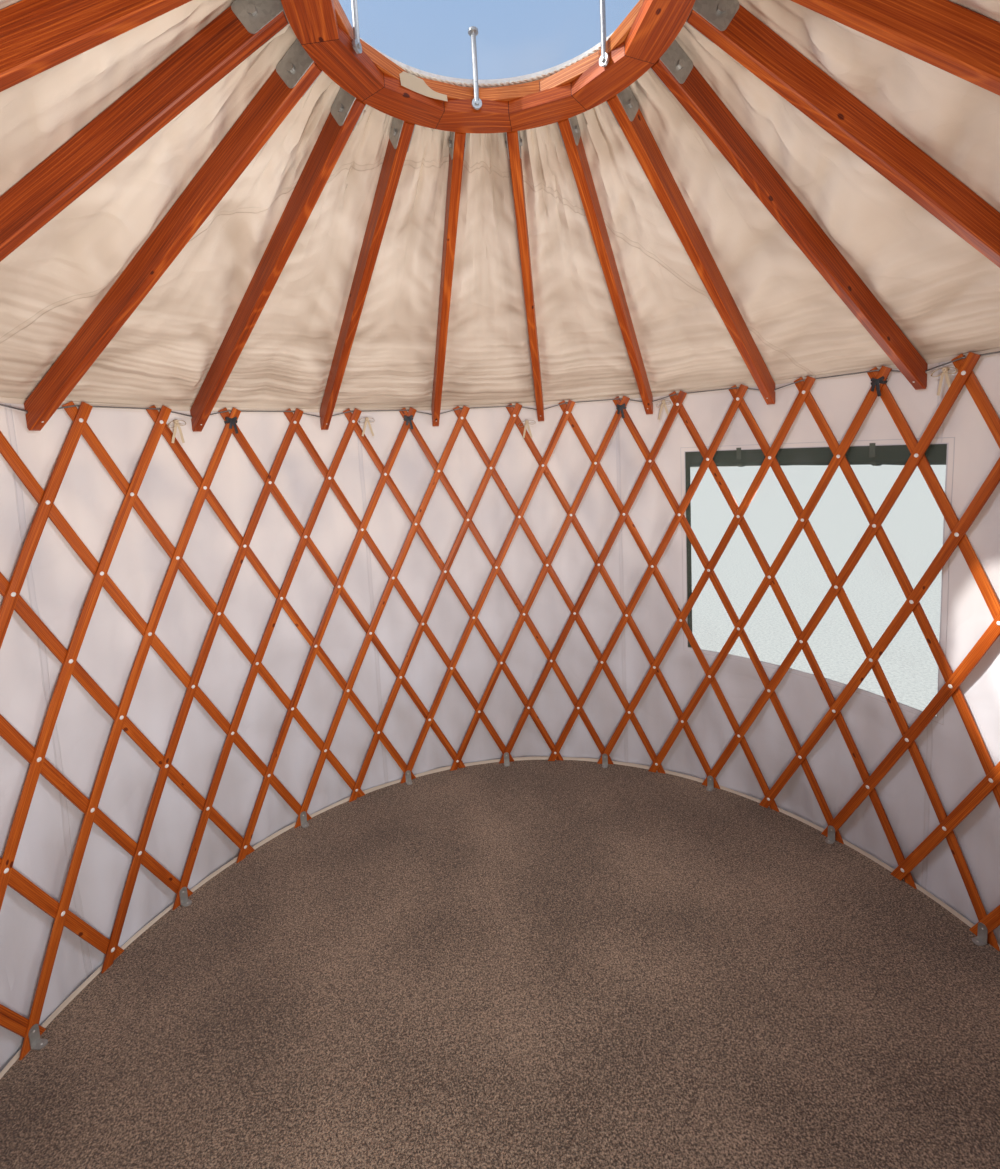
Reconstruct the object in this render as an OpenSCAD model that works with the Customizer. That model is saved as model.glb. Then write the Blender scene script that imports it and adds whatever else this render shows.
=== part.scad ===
// Round lattice-walled yurt: a wooden deck, a folding-style lattice wall, a taut
// cable round its top, rafters that rise from the cable to a laminated centre
// ring, a clear dome, and a fabric skin. Millimetres, +Z up, the origin at the
// centre of the deck's underside, the doorway towards -Y.
// Azimuths are degrees clockwise from +Y, seen from above.

/* [Floor] */
// Thickness of the round deck
deck_t = 60; // [30:1:120]
// Thickness of the carpet on the deck
carpet_t = 8; // [4:1:16]

/* [Lattice wall] */
// Radius of the circle of rivets, where the two layers of slats meet
lattice_r = 1800; // [1500:10:2200]
// Height from one row of rivets to the next
row_rise = 305; // [220:5:360]
// Rows of rivets from floor to top
rivet_rows = 8; // [8]
// Width of a slat
slat_w = 40; // [30:1:50]
// Thickness of a slat
slat_t = 10; // [7:0.5:14]
// Height of the slat ends above the top rivets
tail_up = 74; // [66:1:100]
// Height of the bottom rivets above the carpet
tail_down = 55; // [40:1:80]

/* [Roof frame] */
// Height of the centre ring's underside above the top rivets
ring_lift = 884; // [700:5:1100]
// Outer radius of the centre ring
ring_r = 505; // [440:5:600]
// Width of the ring's wood, measured outwards
ring_w = 103; // [80:1:130]
// Height of each of the ring's two faceted layers
layer_h = 38; // [30:1:45]
// Width of the round curb on top of them
curb_w = 60; // [52:1:80]
// Width of a rafter
rafter_w = 38; // [32:1:50]
// Depth of a rafter, square to its length
rafter_d = 89; // [75:1:110]
// Height of a rafter's lower tip below the top rivets
tip_drop = 50; // [40:1:60]
// Chamfer along a rafter's edges
ease = 4; // [2:0.5:6]
// Diameter of the cable round the top of the lattice
cable_d = 6; // [5:0.5:8]
// Height of the cable above the top rivets where it passes a rafter's notch
cable_seat = 23; // [15:1:30]
// Thickness of the steel of the hangers and foot brackets
plate_t = 3; // [2:0.5:5]
// Length of a hanger's ears along the rafter
ear_len = 98; // [80:1:120]
// Corner radius of a hanger's ears
ear_r = 14; // [8:1:20]
// Diameter of the bolt through each rafter's head
bolt_d = 12; // [8:1:14]
// Width of a foot bracket
foot_w = 34; // [24:1:50]
// Length of a foot bracket's leg on the floor
foot_leg = 42; // [30:1:60]

/* [Skin] */
// Thickness of the wall and roof cover
cover_t = 6; // [3:0.5:10]
// Drop of the roof cover's skirt over the wall
skirt_drop = 180; // [120:5:200]
// Height of a window opening
window_h = 1120; // [900:10:1150]
// Height of a window's upper edge below the top rivets
window_drop = 262; // [230:1:330]
// Height of the wall cover's hem above the ground
hem_z = 12; // [8:1:20]
// Radius of a rolled window flap
roll_r = 40; // [24:1:44]
// Rise of the clear dome above its rim
dome_rise = 250; // [180:5:280]
// Thickness of the dome's shell
dome_t = 4; // [3:0.5:6]
// Height of the dome's rim
rim_h = 24; // [16:1:40]
// Width of the dome's rim on the ring
rim_w = 50; // [40:1:58]
// Diameter of the rods between ring and dome
tie_d = 16; // [12:0.5:18]
// Distance of the rods from the ring's inner face
tie_off = 12; // [10:1:20]
// How far the outer rods of each three stand from the middle of their facet
tie_shift = 40; // [0:1:60]

/* [Door frame] */
// Width of a door post's and header's timber
post_w = 38; // [32:1:50]
// Depth of a door post, through the wall
post_d = 89; // [75:1:100]
// Height of the header above the doorway
header_h = 140; // [90:1:160]
// Height of the threshold
sill_h = 30; // [20:1:45]

/* [Hidden] */
$fn = 96;
gap = 0.3;                                   // clearance between seated pieces
bays = 36;                                   // lattice steps in the full circle
step = 360 / bays;
rafters = 18;
rafter_step = 360 / rafters;
door_bays = 3;                               // lattice steps left out at the doorway
door_half = door_bays * step / 2;
panel_bays = 3;                              // lattice steps in one panel
panels = (bays - door_bays) / panel_bays;
fuse = 1;                                    // how far crossing slats sink together
cell = step / 2;                             // azimuth from one rivet to the next along a slat

floor_z = deck_t + carpet_t;
foot_z = floor_z + tail_down;                // bottom rivets
head_z = foot_z + (rivet_rows - 1) * row_rise;   // top rivets
slat_run = 2 * lattice_r * sin(cell / 2);    // level distance between rivets of a slat
lean = atan2(slat_run, row_rise);            // slat's lean from upright
weave = (cable_d + slat_t) / 4;              // how far the cable sways to pass the forks
fork_half = cable_d / 2 + weave;             // level half width of the cable's crossing in a fork
cable_lift = slat_w / 2 / sin(lean) + fork_half * 0.86 / tan(lean) + cable_d / 4;

slack = 2;                                   // room between lattice and cover
skin_r = lattice_r + slat_t + slack;         // inner face of the wall cover
deck_r = skin_r - gap;
tip_r = skin_r - slack;                      // plumb end of a rafter
pitch = atan2(ring_lift + tip_drop, tip_r - ring_r);
plumb_d = rafter_d / cos(pitch);             // rafter's depth measured upright
ring_z = head_z + ring_lift;
ring_h = plumb_d;

// Height of the rafters' underside and top edge at radius r
function under_z(r) = head_z - tip_drop + (tip_r - r) * tan(pitch);
function top_z(r) = under_z(r) + plumb_d;

door_half_w = (lattice_r - slat_t) * sin(door_half);   // outer face of a door post
post_y = sqrt(pow(skin_r - gap, 2) - pow(door_half_w, 2));   // outer face of the door frame
rim_z = top_z(ring_r) + cover_t + gap;        // underside of the dome's rim
header_top = under_z(post_y / cos(rafter_step / 2)) - gap;
header_low = header_top - header_h;
post_top = top_z(skin_r) - gap;
dome_r = ring_r - rim_h;                     // foot of the dome's curve
ball = (pow(dome_r, 2) + pow(dome_rise, 2)) / 2 / dome_rise;   // radius of the dome's sphere
wall_end = 180 - asin((door_half_w + gap) / skin_r);   // azimuth where the wall cover stops
wall_top = top_z(skin_r + cover_t) - gap;
window_top = head_z - window_drop;
window_low = window_top - window_h;
window_az = [36, 73];                        // azimuths of the right window's sides
ring_sides = 12;                             // straight segments in the ring's inner face
facet = 360 / ring_sides;
ring_turn = rafter_step / 2;                 // azimuth of a joint of the lower layer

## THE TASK
Return the material in full, exactly as shown.

## ANSWER TO THE EXERCISE
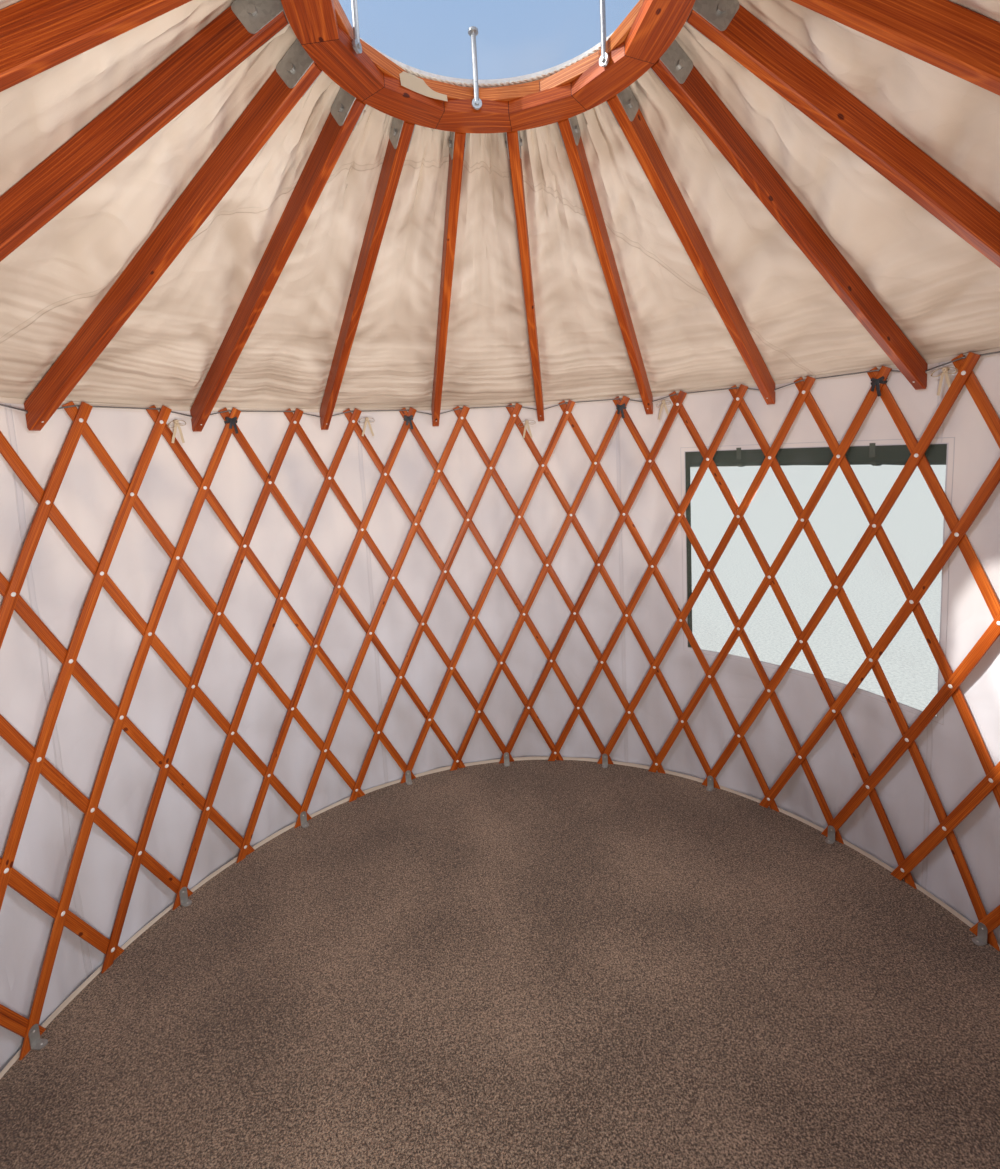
Reconstruct the object in this render as an OpenSCAD model that works with the Customizer. That model is saved as model.glb. Then write the Blender scene script that imports it and adds whatever else this render shows.
=== part.scad ===
// Round lattice-walled yurt: a wooden deck, a folding-style lattice wall, a taut
// cable round its top, rafters that rise from the cable to a laminated centre
// ring, a clear dome, and a fabric skin. Millimetres, +Z up, the origin at the
// centre of the deck's underside, the doorway towards -Y.
// Azimuths are degrees clockwise from +Y, seen from above.

/* [Floor] */
// Thickness of the round deck
deck_t = 60; // [30:1:120]
// Thickness of the carpet on the deck
carpet_t = 8; // [4:1:16]

/* [Lattice wall] */
// Radius of the circle of rivets, where the two layers of slats meet
lattice_r = 1800; // [1500:10:2200]
// Height from one row of rivets to the next
row_rise = 305; // [220:5:360]
// Rows of rivets from floor to top
rivet_rows = 8; // [8]
// Width of a slat
slat_w = 40; // [30:1:50]
// Thickness of a slat
slat_t = 10; // [7:0.5:14]
// Height of the slat ends above the top rivets
tail_up = 74; // [66:1:100]
// Height of the bottom rivets above the carpet
tail_down = 55; // [40:1:80]

/* [Roof frame] */
// Height of the centre ring's underside above the top rivets
ring_lift = 884; // [700:5:1100]
// Outer radius of the centre ring
ring_r = 505; // [440:5:600]
// Width of the ring's wood, measured outwards
ring_w = 103; // [80:1:130]
// Height of each of the ring's two faceted layers
layer_h = 38; // [30:1:45]
// Width of the round curb on top of them
curb_w = 60; // [52:1:80]
// Width of a rafter
rafter_w = 38; // [32:1:50]
// Depth of a rafter, square to its length
rafter_d = 89; // [75:1:110]
// Height of a rafter's lower tip below the top rivets
tip_drop = 50; // [40:1:60]
// Chamfer along a rafter's edges
ease = 4; // [2:0.5:6]
// Diameter of the cable round the top of the lattice
cable_d = 6; // [5:0.5:8]
// Height of the cable above the top rivets where it passes a rafter's notch
cable_seat = 23; // [15:1:30]
// Thickness of the steel of the hangers and foot brackets
plate_t = 3; // [2:0.5:5]
// Length of a hanger's ears along the rafter
ear_len = 98; // [80:1:120]
// Corner radius of a hanger's ears
ear_r = 14; // [8:1:20]
// Diameter of the bolt through each rafter's head
bolt_d = 12; // [8:1:14]
// Width of a foot bracket
foot_w = 34; // [24:1:50]
// Length of a foot bracket's leg on the floor
foot_leg = 42; // [30:1:60]

/* [Skin] */
// Thickness of the wall and roof cover
cover_t = 6; // [3:0.5:10]
// Drop of the roof cover's skirt over the wall
skirt_drop = 180; // [120:5:200]
// Height of a window opening
window_h = 1120; // [900:10:1150]
// Height of a window's upper edge below the top rivets
window_drop = 262; // [230:1:330]
// Height of the wall cover's hem above the ground
hem_z = 12; // [8:1:20]
// Radius of a rolled window flap
roll_r = 40; // [24:1:44]
// Rise of the clear dome above its rim
dome_rise = 250; // [180:5:280]
// Thickness of the dome's shell
dome_t = 4; // [3:0.5:6]
// Height of the dome's rim
rim_h = 24; // [16:1:40]
// Width of the dome's rim on the ring
rim_w = 50; // [40:1:58]
// Diameter of the rods between ring and dome
tie_d = 16; // [12:0.5:18]
// Distance of the rods from the ring's inner face
tie_off = 12; // [10:1:20]
// How far the outer rods of each three stand from the middle of their facet
tie_shift = 40; // [0:1:60]

/* [Door frame] */
// Width of a door post's and header's timber
post_w = 38; // [32:1:50]
// Depth of a door post, through the wall
post_d = 89; // [75:1:100]
// Height of the header above the doorway
header_h = 140; // [90:1:160]
// Height of the threshold
sill_h = 30; // [20:1:45]

/* [Hidden] */
$fn = 96;
gap = 0.3;                                   // clearance between seated pieces
bays = 36;                                   // lattice steps in the full circle
step = 360 / bays;
rafters = 18;
rafter_step = 360 / rafters;
door_bays = 3;                               // lattice steps left out at the doorway
door_half = door_bays * step / 2;
panel_bays = 3;                              // lattice steps in one panel
panels = (bays - door_bays) / panel_bays;
fuse = 1;                                    // how far crossing slats sink together
cell = step / 2;                             // azimuth from one rivet to the next along a slat

floor_z = deck_t + carpet_t;
foot_z = floor_z + tail_down;                // bottom rivets
head_z = foot_z + (rivet_rows - 1) * row_rise;   // top rivets
slat_run = 2 * lattice_r * sin(cell / 2);    // level distance between rivets of a slat
lean = atan2(slat_run, row_rise);            // slat's lean from upright
weave = (cable_d + slat_t) / 4;              // how far the cable sways to pass the forks
fork_half = cable_d / 2 + weave;             // level half width of the cable's crossing in a fork
cable_lift = slat_w / 2 / sin(lean) + fork_half * 0.86 / tan(lean) + cable_d / 4;

slack = 2;                                   // room between lattice and cover
skin_r = lattice_r + slat_t + slack;         // inner face of the wall cover
deck_r = skin_r - gap;
tip_r = skin_r - slack;                      // plumb end of a rafter
pitch = atan2(ring_lift + tip_drop, tip_r - ring_r);
plumb_d = rafter_d / cos(pitch);             // rafter's depth measured upright
ring_z = head_z + ring_lift;
ring_h = plumb_d;

// Height of the rafters' underside and top edge at radius r
function under_z(r) = head_z - tip_drop + (tip_r - r) * tan(pitch);
function top_z(r) = under_z(r) + plumb_d;

door_half_w = (lattice_r - slat_t) * sin(door_half);   // outer face of a door post
post_y = sqrt(pow(skin_r - gap, 2) - pow(door_half_w, 2));   // outer face of the door frame
rim_z = top_z(ring_r) + cover_t + gap;        // underside of the dome's rim
header_top = under_z(post_y / cos(rafter_step / 2)) - gap;
header_low = header_top - header_h;
post_top = top_z(skin_r) - gap;
dome_r = ring_r - rim_h;                     // foot of the dome's curve
ball = (pow(dome_r, 2) + pow(dome_rise, 2)) / 2 / dome_rise;   // radius of the dome's sphere
wall_end = 180 - asin((door_half_w + gap) / skin_r);   // azimuth where the wall cover stops
wall_top = top_z(skin_r + cover_t) - gap;
window_top = head_z - window_drop;
window_low = window_top - window_h;
window_az = [36, 73];                        // azimuths of the right window's sides
ring_sides = 12;                             // straight segments in the ring's inner face
facet = 360 / ring_sides;
ring_turn = rafter_step / 2;                 // azimuth of a joint of the lower layer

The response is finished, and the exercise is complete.